After Burning” is out today, friends, available for free at Beneath Ceaseless Skies. (If you like it, though, and stories like it, may I recommend a BCS subscription? Scott Andrews is a tremendous editor, and I’ve discovered many of my own favorite writers through the magazine.)

If you enjoy the story (I hope you enjoy it!), then you might be interested to know that it is directly connected with my WIP novel, Ash and Ordinary. The short story, set in a border settlement of the theocratic Marethi Ordinary, takes place about six months before the opening of the novel. The novel’s primary POV character is none other than the Wolf himself, but he is surrounded by a trio of badass ladies.

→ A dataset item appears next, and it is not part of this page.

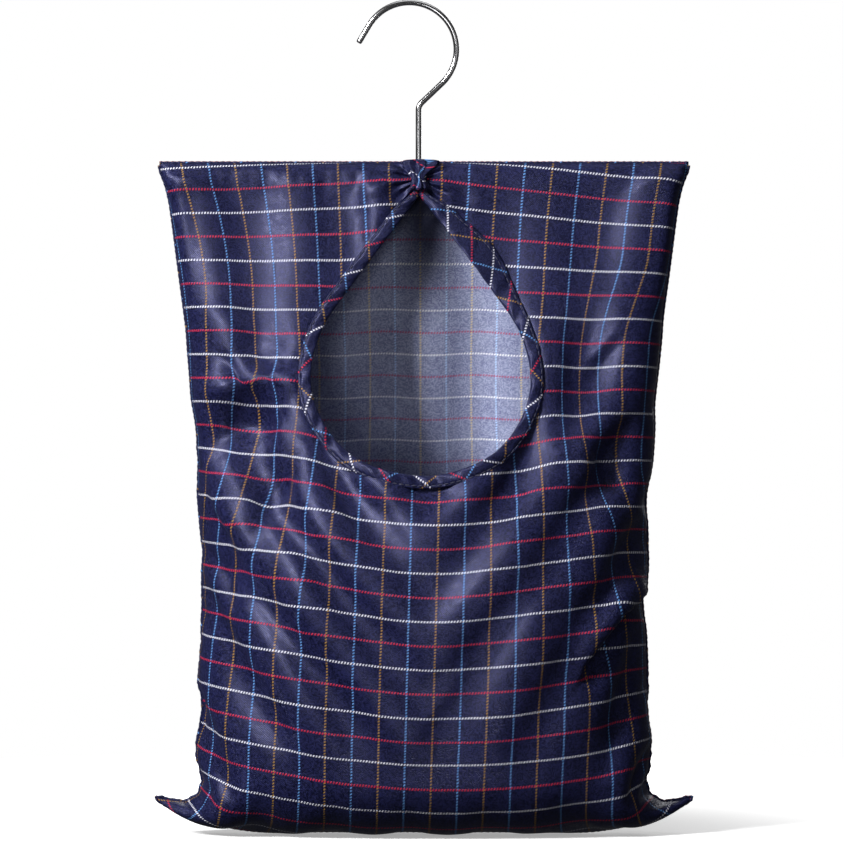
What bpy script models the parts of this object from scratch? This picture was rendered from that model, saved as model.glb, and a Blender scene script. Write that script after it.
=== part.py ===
"""Peg bag on a swivel hanger hook: a sewn cloth bag with a teardrop mouth in its front, kept straight
along the top by a wooden bar that turns on the stem of a bright wire hook.

Metres, +Z up, front to -Y. The origin is the point the bag hangs from: the inner side of the hook's
crown, straight above the stem. Heights in the dimensions below are counted up from the bag's base."""

from math import acos, atan2, ceil, cos, hypot, pi, radians, sin, sqrt

import bmesh
import bpy
from mathutils import Vector

# Hook
WIRE_D = 0.0032
HOOK_R = 0.02585
HOOK_CENTRE_X = -0.005
HOOK_CENTRE_HEIGHT = 0.4309
HOOK_END_ANGLE = radians(149)
HOOK_STEP = radians(8)
TIP_LENGTH = 0.0113
BEND_HEIGHT = 0.400
BEND_R = 0.006
HEAD_R = 0.0028
HEAD_THICKNESS = 0.0016
WASHER_R = 0.0040
WASHER_THICKNESS = 0.0007

# Bar
BAR_LENGTH = 0.272
BAR_DEPTH = 0.008
BAR_THICKNESS = 0.0105
BAR_EDGE_R = 0.0015
BAR_TOP = 0.3668
RUNNING_GAP = 0.0003
BORE_OVERRUN = 0.003  # how far a drilled hole's cutter runs past the piece

# Bag
BAG_HEIGHT = 0.3685
BAG_X = 0.003  # the bag sits a little to one side of the stem
CLOTH = 0.0008
SEAM_GAP = 0.0011  # from the seam plane to each panel's outer edge: the cloth's thickness and a gap
TOP_HALF_WIDTH = 0.1455
WAIST_HALF_WIDTH = 0.122
BASE_HALF_WIDTH = 0.1255
EAR_HALF_WIDTH = 0.149
EAR_RISE = 0.017
WAIST_HEIGHT = 0.125
TOP_HALF_DEPTH = 0.0048
BELLY_HALF_DEPTH = 0.057
BELLY_HEIGHT = 0.130
FOOT_HALF_DEPTH = 0.036
SHOULDER_HEIGHT = 0.354
BASE_R = 0.015
ROUND_POWER = 2.4  # of the level section at the belly
SQUARE_POWER = 28  # added to it where the bag lies flat over the bar
SQUARE_LOW = 0.250
SQUARE_HIGH = 0.354
SECTION_POWER = 0.75
WALL_SHARE = 0.62  # the share of a panel's rows that lies on its wall

# Seam allowances, turned in
SEAM_ALLOWANCE = 0.008
SEAM_INSET = 0.003
SIDE_SEAM_LOW = 0.036
BASE_SEAM_HALF_WIDTH = 0.100
BASE_SEAM_LOW = 0.0018
TOP_SEAM_START = 0.0030
TOP_SEAM_INSET = 0.014

# Mouth
MOUTH_X = 0.0014
MOUTH_HALF_WIDTH = 0.0605
MOUTH_HEIGHT = 0.248
MOUTH_BELOW = 0.051
MOUTH_ABOVE = 0.062
APEX_HEIGHT = 0.3505
BINDING_R = 0.0030
BINDING_END_HEIGHT = 0.343
THREAD_R = 0.0003
HOLE_TOP = 0.357
STITCHING_TOP = 0.355
GATHER_SIZE = (0.0080, 0.0048, 0.0055)
GATHER_Y = -0.0115
GATHER_HEIGHT = 0.3515
GATHER_FOLDS = 8
GATHER_FOLD_DEPTH = 0.08

HANG_HEIGHT = HOOK_CENTRE_HEIGHT + sqrt((HOOK_R - WIRE_D / 2) ** 2 - HOOK_CENTRE_X**2)
FRONT, BACK = -1, 1


def up(height):
    """The z of a height above the bag's base."""
    return height - HANG_HEIGHT


def smooth_step(t):
    t = min(max(t, 0.0), 1.0)
    return t * t * (3 - 2 * t)


def material(name, colour, roughness, metallic=0.0):
    made = bpy.data.materials.new(name)
    made.use_nodes = True
    shader = made.node_tree.nodes["Principled BSDF"]
    shader.inputs["Base Color"].default_value = (*colour, 1.0)
    shader.inputs["Roughness"].default_value = roughness
    shader.inputs["Metallic"].default_value = metallic
    made.diffuse_color = (*colour, 1.0)
    return made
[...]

Grandmother and widow Farin Lais only wants the quiet retirement of running a village tea house; wasteland scavenger and river-pilot Esmat Ahuja is trying to smuggle a man home from a war zone. And the Wolf’s new and dubiously-loyal undead comrade, Sirin, is keeping secrets that may spell the end of the Ordinary itself — or its salvation. When the four of them collide, the Wolf — still coming to terms with his own crippling injury and trauma — will have to decide whether saving the empire he serves from the traitors in its shadow requires him to betray it first.

The story is rooted in the legend of Prester John, but also contains elements of Joan of Arc, the Tunguska event, Cossacks, various medieval heresies, and zombies.